| THE TASK |
Take the listing and print it in full, exactly as given.

| SOURCE MATERIAL |
+ + +
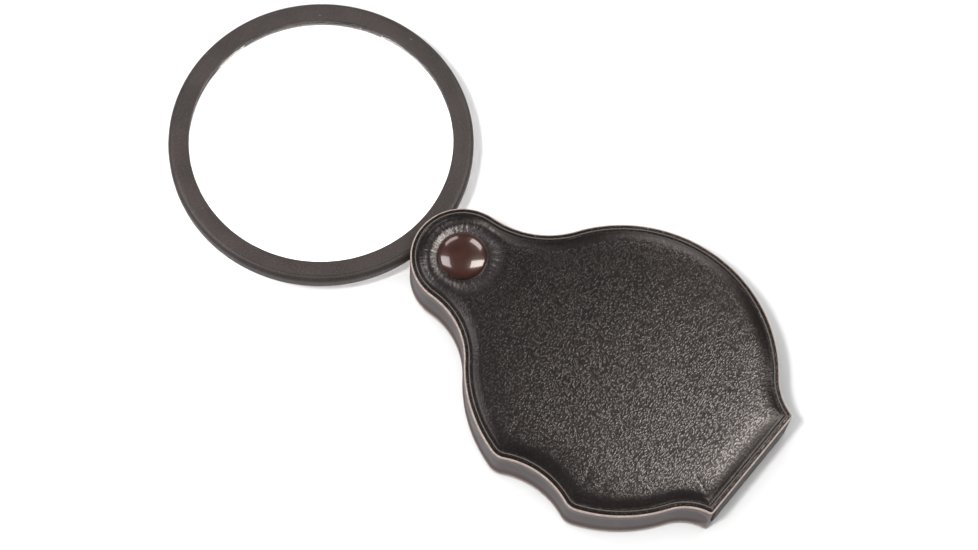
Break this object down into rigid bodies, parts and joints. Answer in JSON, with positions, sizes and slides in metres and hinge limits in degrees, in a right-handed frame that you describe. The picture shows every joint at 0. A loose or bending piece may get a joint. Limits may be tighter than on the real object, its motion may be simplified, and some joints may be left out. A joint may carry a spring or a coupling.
{
  "type": "folding magnifying glass",
  "caption": "Round lens in a plastic ring that swings on a capped rivet out of a padded leatherette case with a finger notch.",
  "frame": {"origin": "under the middle of the case's round body, on the flat middle of the back pad that it rests on", "axes": "+X along the case from the rivet to the straight tail end, +Y to the open side that the lens swings out of, +Z out of the front cover"},
  "size_m": [0.1547, 0.0728, 0.0155],
  "materials": {
    "leatherette": "semi-matt black-brown leatherette, fine pebble grain",
    "board_edge": "satin light brown-grey cut edge",
    "wall_plastic": "satin grey-mauve moulding",
    "foam": "matt foam",
    "lining": "matt dark sheet",
    "cap_enamel": "gloss dark brown enamel",
    "rivet_steel": "plated steel",
    "washer_nylon": "natural nylon",
    "ring_plastic": "matt finely stippled dark brown-grey",
    "lens_clear": "polished clear"
  },
  "bodies": {
    "case": {"back_board": "board_edge", "back_cap": "cap_enamel", "back_foam": "foam", "back_lining": "lining", "back_skin": "leatherette", "back_washer": "washer_nylon", "corner_post": "wall_plastic", "front_board": "board_edge", "front_cap": "cap_enamel", "front_foam": "foam", "front_lining": "lining", "front_skin": "leatherette", "front_washer": "washer_nylon", "rivet_post": "rivet_steel", "rivet_socket": "rivet_steel", "side_wall": "wall_plastic", "spine_strip": "leatherette"},
    "lens": {"lens_frame": "ring_plastic", "lens": "lens_clear", "lens_retainer": "ring_plastic"}
  },
  "joints": [
    {"name": "lens_swing", "type": "hinge", "parent": "case", "child": "lens", "pos_m": [-0.04304, 0, 0.00712], "axis": [0, 0, 1], "range_deg": [-164.5, 0]}
  ]
}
+ + +
| RESULT OF THIS EXERCISE |
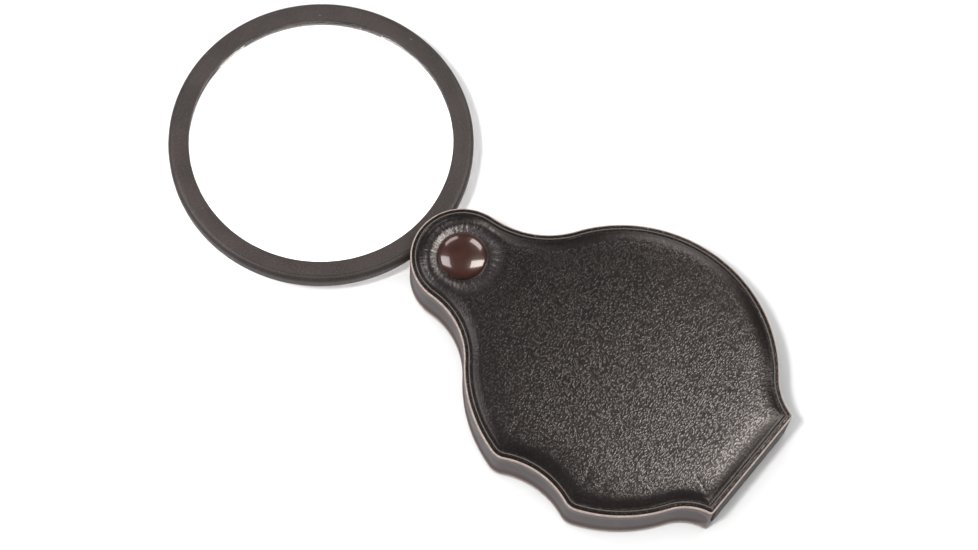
Break this object down into rigid bodies, parts and joints. Answer in JSON, with positions, sizes and slides in metres and hinge limits in degrees, in a right-handed frame that you describe. The picture shows every joint at 0. A loose or bending piece may get a joint. Limits may be tighter than on the real object, its motion may be simplified, and some joints may be left out. A joint may carry a spring or a coupling.
{
  "type": "folding magnifying glass",
  "caption": "Round lens in a plastic ring that swings on a capped rivet out of a padded leatherette case with a finger notch.",
  "frame": {"origin": "under the middle of the case's round body, on the flat middle of the back pad that it rests on", "axes": "+X along the case from the rivet to the straight tail end, +Y to the open side that the lens swings out of, +Z out of the front cover"},
  "size_m": [0.1547, 0.0728, 0.0155],
  "materials": {
    "leatherette": "semi-matt black-brown leatherette, fine pebble grain",
    "board_edge": "satin light brown-grey cut edge",
    "wall_plastic": "satin grey-mauve moulding",
    "foam": "matt foam",
    "lining": "matt dark sheet",
    "cap_enamel": "gloss dark brown enamel",
    "rivet_steel": "plated steel",
    "washer_nylon": "natural nylon",
    "ring_plastic": "matt finely stippled dark brown-grey",
    "lens_clear": "polished clear"
  },
  "bodies": {
    "case": {"back_board": "board_edge", "back_cap": "cap_enamel", "back_foam": "foam", "back_lining": "lining", "back_skin": "leatherette", "back_washer": "washer_nylon", "corner_post": "wall_plastic", "front_board": "board_edge", "front_cap": "cap_enamel", "front_foam": "foam", "front_lining": "lining", "front_skin": "leatherette", "front_washer": "washer_nylon", "rivet_post": "rivet_steel", "rivet_socket": "rivet_steel", "side_wall": "wall_plastic", "spine_strip": "leatherette"},
    "lens": {"lens_frame": "ring_plastic", "lens": "lens_clear", "lens_retainer": "ring_plastic"}
  },
  "joints": [
    {"name": "lens_swing", "type": "hinge", "parent": "case", "child": "lens", "pos_m": [-0.04304, 0, 0.00712], "axis": [0, 0, 1], "range_deg": [-164.5, 0]}
  ]
}